After last Sunday’s column, The Slice heard from readers who remember when artificial Christmas trees were the latest thing.

“We were one of the cool, modern families who purchased an aluminum Christmas tree (complete with electric color wheel) in the 1960s,” wrote Karen Estes. “My brother and I had a short period of mourning for the fragrance, atmosphere and bubble lights of a real tree, but then we resumed our busy teenage lives.”

Not everyone in her household took the transition in stride, however.

“Our cat checked it out thoroughly, but never again curled up for naps underneath the Christmas tree. I think that says it all right there.”

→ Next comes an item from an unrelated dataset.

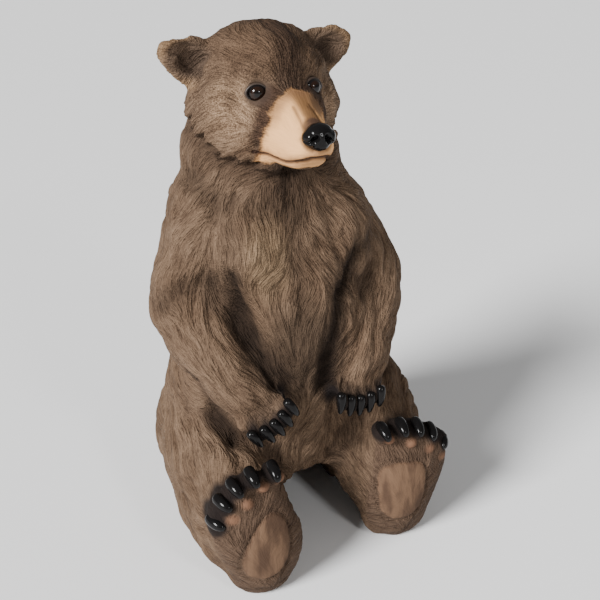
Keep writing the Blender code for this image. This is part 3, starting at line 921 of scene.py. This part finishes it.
def makeStrands(taps=7):
    # noise drawn out along the fur: several samples along the flow, averaged
    group = bpy.data.node_groups.new("furStrands", "ShaderNodeTree")
    group.interface.new_socket("Flow", in_out="INPUT", socket_type="NodeSocketVector")
    for name in ("Scale", "Step", "Contrast"):
        group.interface.new_socket(name, in_out="INPUT", socket_type="NodeSocketFloat")
    group.interface.new_socket("Strand", in_out="OUTPUT", socket_type="NodeSocketFloat")
    entry, result = group.nodes.new("NodeGroupInput"), group.nodes.new("NodeGroupOutput")
    place = group.nodes.new("ShaderNodeTexCoord").outputs["Object"]
    total = None
    for k in range(taps):
        reach = mathNode(group, "MULTIPLY", entry.outputs["Step"], float(k - taps // 2))
        slide = addNode(group, "ShaderNodeVectorMath", operation="SCALE")
        group.links.new(entry.outputs["Flow"], slide.inputs[0])
        group.links.new(reach, slide.inputs["Scale"])
        moved = addNode(group, "ShaderNodeVectorMath", operation="ADD")
        group.links.new(place, moved.inputs[0])
        group.links.new(slide.outputs[0], moved.inputs[1])
        noise = noiseOf(group, moved.outputs[0], entry.outputs["Scale"], 0.0)
        total = noise if total is None else mathNode(group, "ADD", total, noise)
    centred = mathNode(group, "SUBTRACT", mathNode(group, "DIVIDE", total, float(taps)), 0.5)
    strong = mathNode(group, "MULTIPLY", centred, entry.outputs["Contrast"])
    group.links.new(mathNode(group, "ADD", strong, 0.5, clamp=True), result.inputs["Strand"])
    return group


coat = {
    "base": (0.122, 0.081, 0.054),
    "roughness": 0.85,
    "specular": 0.12,
    # paint laid over the base in this order: mask, colour, strength
    "layers": [
        ("headTop", (0.062, 0.037, 0.023), 0.55),
        ("cheek", (0.290, 0.195, 0.125), 0.55),
        ("crown", (0.026, 0.015, 0.010), 0.80),
        ("temple", (0.042, 0.024, 0.015), 0.50),
        ("mottle", (0.062, 0.037, 0.022), 0.40),
        # throat painted darker: partly its own darker brown, partly a painted shadow under the chin
        ("throatToneAndShadow", (0.034, 0.021, 0.013), 0.72),
        # painted highlight on the bear's right chest, the side turned to the key light
        ("chestLight", (0.200, 0.140, 0.085), 0.55),
        # painted shade on the belly, in the recess between the forearms
        ("belly", (0.036, 0.024, 0.016), 0.80),
        ("earRim", (0.220, 0.140, 0.078), 0.65),
        ("earHollow", (0.080, 0.055, 0.040), 0.75),
        ("earPit", (0.030, 0.020, 0.015), 0.50),
        # painted shade in the deep folds between the large forms
        ("hollow", (0.018, 0.011, 0.008), 0.52),
        # painted shadow along the ruff, mostly on the neck below it
        ("ruff", (0.022, 0.013, 0.009), 0.75),
        # painted shade in the folds
        ("creaseShade", (0.010, 0.006, 0.004), 0.90),
        ("sole", (0.072, 0.046, 0.032), 0.80),
        ("toes", (0.007, 0.005, 0.005), 0.95),
        ("fingers", (0.007, 0.005, 0.005), 0.95),
        ("smudge", (0.032, 0.016, 0.010), 0.80),
        ("muzzle", (0.72, 0.385, 0.160), 1.0),
        ("bridge", (0.105, 0.052, 0.022), 0.90),
        ("muzzleRoot", (0.150, 0.075, 0.038), 0.75),
        # painted shade on the left side of the snout, the side turned from the key light
        ("farSnoutShade", (0.070, 0.042, 0.028), 0.75),
        ("behindNose", (0.050, 0.028, 0.019), 0.93),
        ("noseLines", (0.075, 0.038, 0.020), 0.75),
        ("lips", (0.200, 0.095, 0.050), 0.50),
        ("socket", (0.032, 0.020, 0.015), 0.75),
        ("mouth", (0.025, 0.011, 0.008), 0.95),
        ("underNose", (0.010, 0.008, 0.008), 1.0),
        ("toePad", (0.190, 0.095, 0.055), 0.65),
    ],
    "solePad": {"dark": (0.072, 0.042, 0.027), "light": (0.138, 0.082, 0.050), "clouds": (95, 60, 24)},
    # dark wash in the grooves and dry-brushed ridges, for the values of the strands between the two bounds:
    # partly the paint's own, partly painted shade in the grooves and painted highlight on the ridges
    "grooveTint": (0.36, 0.31, 0.27),
    "ridgeTint": (1.72, 1.70, 1.64),
    "tintFrom": 0.22,
    "tintTo": 0.88,
    "tintOnFur": 0.8,
    "tintOnSkin": 0.12,
    "fine": {"Scale": 820.0, "Step": 0.0012, "Contrast": 3.8},
    "coarse": {"Scale": 330.0, "Step": 0.0028, "Contrast": 3.0},
    "speckle": {"scale": 760.0, "strength": 1.1},
    "shadeOf": {"fine": 0.42, "coarse": 0.28, "tuft": 0.15, "lock": 0.12},
    "bumpOf": {"fine": 0.55, "coarse": 0.75, "distance": 0.0026},
}


def strandsOf(tree):
    # the values of the fine and the coarse strands
    group = makeStrands()
    found = {}
    for name in ("fine", "coarse"):
        node = addNode(tree, "ShaderNodeGroup", node_tree=group)
        tree.links.new(attributeOf(tree, "flow", "Vector"), node.inputs["Flow"])
        for key, value in coat[name].items():
            node.inputs[key].default_value = value
        found[name] = node.outputs["Strand"]
    return found


def layeredPaint(tree):
    colour = coat["base"]
    for name, paint, strength in coat["layers"]:
        mask = mathNode(tree, "MULTIPLY", attributeOf(tree, name), strength, clamp=True)
        colour = mixColour(tree, mask, colour, paint)
    return colour


def cloudyPad(tree, place):
    stretched = addNode(tree, "ShaderNodeVectorMath", operation="MULTIPLY")
    tree.links.new(place, stretched.inputs[0])
    stretched.inputs[1].default_value = coat["solePad"]["clouds"]
    clouds = remapped(tree, noiseOf(tree, stretched.outputs[0], 1.0, 5.0), 0.35, 0.65)
    return mixColour(tree, clouds, coat["solePad"]["dark"], coat["solePad"]["light"])


def paintFur():
    made, tree, shader = newMaterial("paintedFur", coat["base"], coat["roughness"], coat["specular"])
    place = tree.nodes.new("ShaderNodeTexCoord").outputs["Object"]
    strands = strandsOf(tree)
    onPad = remapped(tree, attributeOf(tree, "solePad"), -0.03, 0.05)
    colour = mixColour(tree, onPad, layeredPaint(tree), cloudyPad(tree, place))

    shade = coat["shadeOf"]
    strand = weighed(tree, (strands["fine"], shade["fine"]), (strands["coarse"], shade["coarse"]),
                     (attributeOf(tree, "tuft"), shade["tuft"]), (attributeOf(tree, "lock"), shade["lock"]))
    # the short fur of the face is speckled too
    centred = mathNode(tree, "SUBTRACT", noiseOf(tree, place, coat["speckle"]["scale"], 1.0), 0.5)
    speckle = mathNode(tree, "MULTIPLY", centred, coat["speckle"]["strength"])
    strand = mathNode(tree, "ADD", strand, mathNode(tree, "MULTIPLY", speckle, attributeOf(tree, "short")))
    # the strands tint the paint darker in the grooves and lighter on the ridges, partly the paint's own and
    # partly painted shade and highlight
    lit = remapped(tree, strand, coat["tintFrom"], coat["tintTo"], "LINEAR")
    tint = mixColour(tree, lit, coat["grooveTint"], coat["ridgeTint"])
    amount = mathNode(tree, "MULTIPLY_ADD", attributeOf(tree, "furry"), coat["tintOnFur"], coat["tintOnSkin"])
    colour = mixColour(tree, amount, colour, mixColour(tree, 1.0, colour, tint, "MULTIPLY"))
    tree.links.new(colour, shader.inputs["Base Color"])

    bump = tree.nodes.new("ShaderNodeBump")
    bump.inputs["Distance"].default_value = coat["bumpOf"]["distance"]
    height = weighed(tree, *((strands[name], coat["bumpOf"][name]) for name in strands))
    tree.links.new(mathNode(tree, "MULTIPLY", height, amount), bump.inputs["Height"])
    tree.links.new(bump.outputs["Normal"], shader.inputs["Normal"])
    return made


# The smooth paints: the second colour lies where the mask is
gloss = {
    "clawBlack": {"colour": (0.005, 0.0045, 0.0045), "roughness": 0.16, "specular": 0.15},
    "eyeGlass": {
        "colour": (0.004, 0.003, 0.003), "second": (0.013, 0.0055, 0.003), "mask": "iris",
        "roughness": 0.05, "specular": 0.30,
    },
    "lidPaint": {
        "colour": (0.006, 0.004, 0.004), "second": (0.042, 0.029, 0.022), "mask": "rim",
        "roughness": 0.40, "specular": 0.25,
    },
}


def glossPaint(name):
    values = gloss[name]
    made, tree, shader = newMaterial(name, values["colour"], values["roughness"], values["specular"])
    if "mask" in values:
        colour = mixColour(tree, attributeOf(tree, values["mask"]), values["colour"], values["second"])
        tree.links.new(colour, shader.inputs["Base Color"])
    return made


def paint(material, *pieces):
    for piece in pieces:
        piece.data.materials.clear()
        piece.data.materials.append(material)


paint(paintFur(), bear)
paint(glossPaint("clawBlack"), nose, *clawPieces)
paint(glossPaint("eyeGlass"), *eyes.values())
paint(glossPaint("lidPaint"), *lids)
print("paint mixed")

# Every piece rides on the one body
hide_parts("bear_figure")
for piece in [bear, nose] + lids + clawPieces:
    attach(piece, "root")
for side, piece in eyes.items():
    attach(piece, "root")
    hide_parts(side + "_eye")

# A pale floor under soft light
stage = {
    "floorSize": 60,
    "floorHeight": -0.0005,
    "floorColour": (0.90, 0.90, 0.90),
    "floorRoughness": 0.7,
    "worldColour": (1.0, 1.0, 1.0),
    "worldStrength": 0.27,
    "backdropStrength": 3.5,
    "key": {"from": (-0.84, -0.26, 0.52), "softness": math.radians(22), "strength": 7.6},
    "fill": {"place": (0.3, -2.2, 1.5), "aim": (0, 0, 0.3), "size": 0.35, "power": 16},
}
# The camera of the photograph, fitted to the bear
view = {
    "azimuth": math.radians(-24.3),
    "elevation": math.radians(24.5),
    "distance": 170.0,
    "target": (3.2, 0, 46.8),
    "roll": math.radians(-0.8),
    "focalPixels": 867.0,
    "framePixels": 600.0,
}


def setFloor():
    bpy.ops.mesh.primitive_plane_add(size=stage["floorSize"], location=(0, 0, stage["floorHeight"]))
    floor = bpy.context.object
    floor.name = "floor"
    floorPaint, _, _ = newMaterial("paleFloor", stage["floorColour"], stage["floorRoughness"])
    paint(floorPaint, floor)
    settle(floor)


def setWorld():
    world = bpy.data.worlds.new("studio")
    bpy.context.scene.world = world
    world.use_nodes = True
    tree = world.node_tree
    softLight = tree.nodes["Background"]
    backdrop = tree.nodes.new("ShaderNodeBackground")
    for node, strength in ((softLight, stage["worldStrength"]), (backdrop, stage["backdropStrength"])):
        node.inputs["Color"].default_value = (*stage["worldColour"], 1)
        node.inputs["Strength"].default_value = strength
    seen = tree.nodes.new("ShaderNodeMixShader")
    tree.links.new(tree.nodes.new("ShaderNodeLightPath").outputs["Is Camera Ray"], seen.inputs["Fac"])
    tree.links.new(softLight.outputs[0], seen.inputs[1])
    tree.links.new(backdrop.outputs[0], seen.inputs[2])
    tree.links.new(seen.outputs[0], tree.nodes["World Output"].inputs["Surface"])


def setLights():
    key, fill = stage["key"], stage["fill"]
    bpy.ops.object.light_add(type="SUN", location=Vector(key["from"]) * 3)
    sun = bpy.context.object
    sun.name = "keyLight"
    sun.rotation_euler = (-Vector(key["from"])).to_track_quat("-Z", "Y").to_euler()
    sun.data.angle = key["softness"]
    sun.data.energy = key["strength"]
    bpy.ops.object.light_add(type="AREA", location=fill["place"])
    lamp = bpy.context.object
    lamp.name = "fillLight"
    lamp.rotation_euler = (Vector(fill["aim"]) - Vector(fill["place"])).to_track_quat("-Z", "Y").to_euler()
    lamp.data.size = fill["size"]
    lamp.data.energy = fill["power"]


def setCamera():
    azimuth, elevation, roll = view["azimuth"], view["elevation"], view["roll"]
    level = Vector((math.sin(azimuth), -math.cos(azimuth), 0))
    backward = level * math.cos(elevation) + Vector((0, 0, math.sin(elevation)))
    rightward = Vector((math.cos(azimuth), math.sin(azimuth), 0))
    upward = backward.cross(rightward)
    rightTurned = rightward * math.cos(roll) + upward * math.sin(roll)
    upTurned = -rightward * math.sin(roll) + upward * math.cos(roll)
    turn = Matrix((rightTurned, upTurned, backward)).transposed().to_4x4()
    bpy.ops.object.camera_add()
    camera = bpy.context.object
    place = placed(view["target"]) + backward * view["distance"] * unit
    camera.matrix_world = Matrix.Translation(place) @ turn
    camera.data.sensor_fit = "HORIZONTAL"
    camera.data.lens = view["focalPixels"] / view["framePixels"] * camera.data.sensor_width
    bpy.context.scene.camera = camera


setFloor()
setWorld()
setLights()
setCamera()
print("camera set")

Randy Peterschick remembers when aluminum trees were a sign of affluence. “The real clincher was the color wheel off to the side, or two if you really had money to burn. One house I remember actually had the metal tree on a turntable, with two color wheel lights.”

Sharon Cassens had an aunt with a rotating aluminum tree just like that. “I knew even then this was not a good thing,” she wrote.

Jay Dudley said he remembers being the only family on the block with a fake tree. “When people went by our house they gawked and laughed.”

But it eventually grew on him.

Tom Cronin recalls that a neighbor across the street in the early 1960s had an aluminum tree bathed in colored light. “It drove my father nuts.”

“Who would buy a fake Christmas tree?” Cronin’s dad would say.

The first aluminum tree Don Piontek remembers seeing belonged to the same neighbors who also had the first color TV he had encountered. “We used to go over to their house and watch Disney’s ‘Wonderful World of Color’ and ‘Bonanza’ on Sunday evening.”

And as for whether artificial trees have gained total acceptance in 2012, well, there are two schools of thought.

“I think it’s really a non-issue in 2012,” said Mike Rue of Post Falls.

Cheney’s Larry Winters disagreed. “I kind of equate artificial Christmas trees with serving bologna for Thanksgiving.”

Today’s Slice question: Visions of what are dancing in your head?